GIVEN DATA:
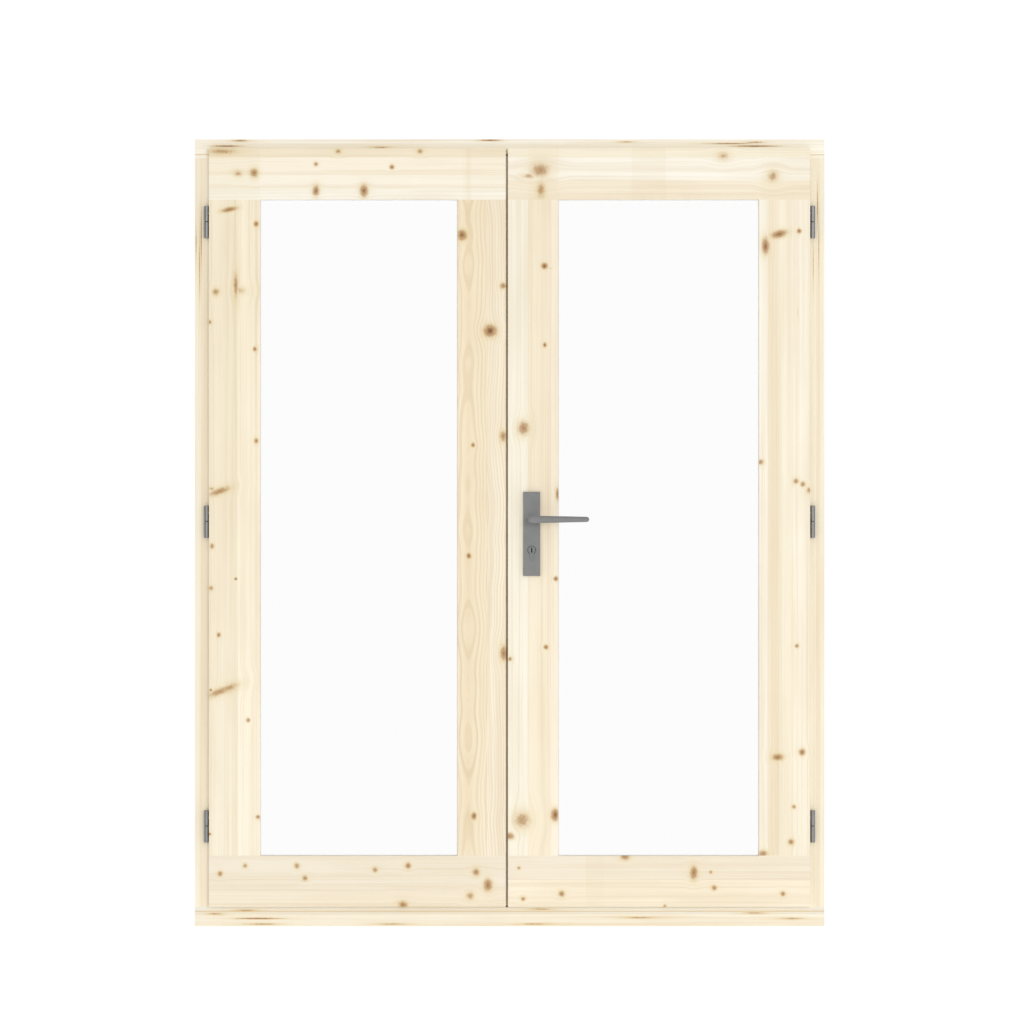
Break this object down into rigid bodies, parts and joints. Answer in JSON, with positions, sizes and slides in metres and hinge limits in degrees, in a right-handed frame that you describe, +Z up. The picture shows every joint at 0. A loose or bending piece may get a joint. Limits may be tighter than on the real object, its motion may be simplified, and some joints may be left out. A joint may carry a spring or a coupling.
{
  "type": "french doors",
  "caption": "Outward-opening double door of light laminated spruce with tall glass, side hinges, a lever handle on one leaf and its wooden frame.",
  "frame": {"origin": "centre of the sill's underside, half way through the frame's depth", "axes": "+X to the right seen from outside, +Y from outside to inside, +Z up"},
  "size_m": [1.485, 0.17, 1.855],
  "materials": {
    "spruce": "raw planed laminated softwood with small knots",
    "hinge_steel": "satin",
    "handle_grey": "satin grey",
    "cylinder_metal": "satin",
    "zinc_steel": "zinc plated",
    "clear_glass": "clear",
    "spacer_metal": "mill finish",
    "black_rubber": "matt",
    "plastic": "matt"
  },
  "bodies": {
    "frame": {"header": "spruce", "sill": "spruce", "left_jamb": "spruce", "right_jamb": "spruce", "frame_seal": "black_rubber", "bolt_keeps": "hinge_steel", "frame_screws": "zinc_steel", "frame_knuckle_left_low": "hinge_steel", "frame_knuckle_left_mid": "hinge_steel", "frame_knuckle_left_top": "hinge_steel", "frame_knuckle_right_low": "hinge_steel", "frame_knuckle_right_mid": "hinge_steel", "frame_knuckle_right_top": "hinge_steel", "hinge_rings": "plastic"},
    "passive_leaf": {"leaf_knuckle_left_low": "hinge_steel", "leaf_knuckle_left_mid": "hinge_steel", "leaf_knuckle_left_top": "hinge_steel", "passive_hinge_stile": "spruce", "passive_meeting_stile": "spruce", "passive_top_rail": "spruce", "passive_bottom_rail": "spruce", "passive_panes": "clear_glass", "passive_spacer": "spacer_metal", "passive_beads": "spruce", "passive_blocks": "plastic", "passive_tape": "black_rubber", "meeting_seal": "black_rubber", "strike_plate": "zinc_steel", "passive_screws": "zinc_steel", "top_bolt_guide": "hinge_steel", "bottom_bolt_guide": "hinge_steel"},
    "active_leaf": {"leaf_knuckle_right_low": "hinge_steel", "leaf_knuckle_right_mid": "hinge_steel", "leaf_knuckle_right_top": "hinge_steel", "active_hinge_stile": "spruce", "active_lock_stile": "spruce", "active_top_rail": "spruce", "active_bottom_rail": "spruce", "active_panes": "clear_glass", "active_spacer": "spacer_metal", "active_beads": "spruce", "active_blocks": "plastic", "active_tape": "black_rubber", "lock_case": "zinc_steel", "faceplate": "zinc_steel", "lock_screws": "zinc_steel", "cylinder_body": "cylinder_metal", "outer_plate": "handle_grey", "inner_plate": "handle_grey", "plate_screws": "zinc_steel"},
    "lever_set": {"follower": "zinc_steel", "spindle": "zinc_steel", "outer_lever": "handle_grey", "inner_lever": "handle_grey"},
    "latch": {"latch_bolt": "zinc_steel"},
    "lock_bolt": {"deadbolt": "zinc_steel"},
    "cylinder_core": {"cylinder_plugs": "cylinder_metal", "cylinder_cam": "cylinder_metal"},
    "top_slide": {"top_bolt": "hinge_steel"},
    "bottom_slide": {"bottom_bolt": "hinge_steel"}
  },
  "joints": [
    {"name": "active_leaf_swing", "type": "hinge", "parent": "frame", "child": "active_leaf", "pos_m": [0.7144, -0.0425, 0.9543], "axis": [0, 0, 1], "range_deg": [0, 150]},
    {"name": "passive_leaf_swing", "type": "hinge", "parent": "frame", "child": "passive_leaf", "pos_m": [-0.7144, -0.0425, 0.9543], "axis": [0, 0, -1], "range_deg": [0, 150]},
    {"name": "lever_turn", "type": "hinge", "parent": "active_leaf", "child": "lever_set", "pos_m": [0.05205, -0.0225, 0.959], "axis": [0, 1, 0], "range_deg": [0, 40], "stiffness_Nm_per_rad": 1.6, "springref_deg": -57.3},
    {"name": "latch_slide", "type": "slide", "parent": "active_leaf", "child": "latch", "axis": [1, 0, 0], "range_m": [0, 0.011]},
    {"name": "cylinder_turn", "type": "hinge", "parent": "active_leaf", "child": "cylinder_core", "pos_m": [0.05205, -0.0225, 0.887], "axis": [0, 1, 0], "range_deg": [0, 360]},
    {"name": "deadbolt_slide", "type": "slide", "parent": "active_leaf", "child": "lock_bolt", "axis": [-1, 0, 0], "range_m": [0, 0.02]},
    {"name": "top_bolt_slide", "type": "slide", "parent": "passive_leaf", "child": "top_slide", "axis": [0, 0, 1], "range_m": [0, 0.02]},
    {"name": "bottom_bolt_slide", "type": "slide", "parent": "passive_leaf", "child": "bottom_slide", "axis": [0, 0, -1], "range_m": [0, 0.02]}
  ],
  "couplings": [
    {"joint": "passive_leaf_swing", "follows": "active_leaf_swing", "ratio": 1},
    {"joint": "latch_slide", "follows": "lever_turn", "m_per_rad": 0.015755},
    {"joint": "cylinder_turn", "follows": "deadbolt_slide", "rad_per_m": 314.16}
  ]
}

WRITTEN TASK: Find how many lines in the material hold the word "with" and state that number alone.

FINISHED EXERCISE: 3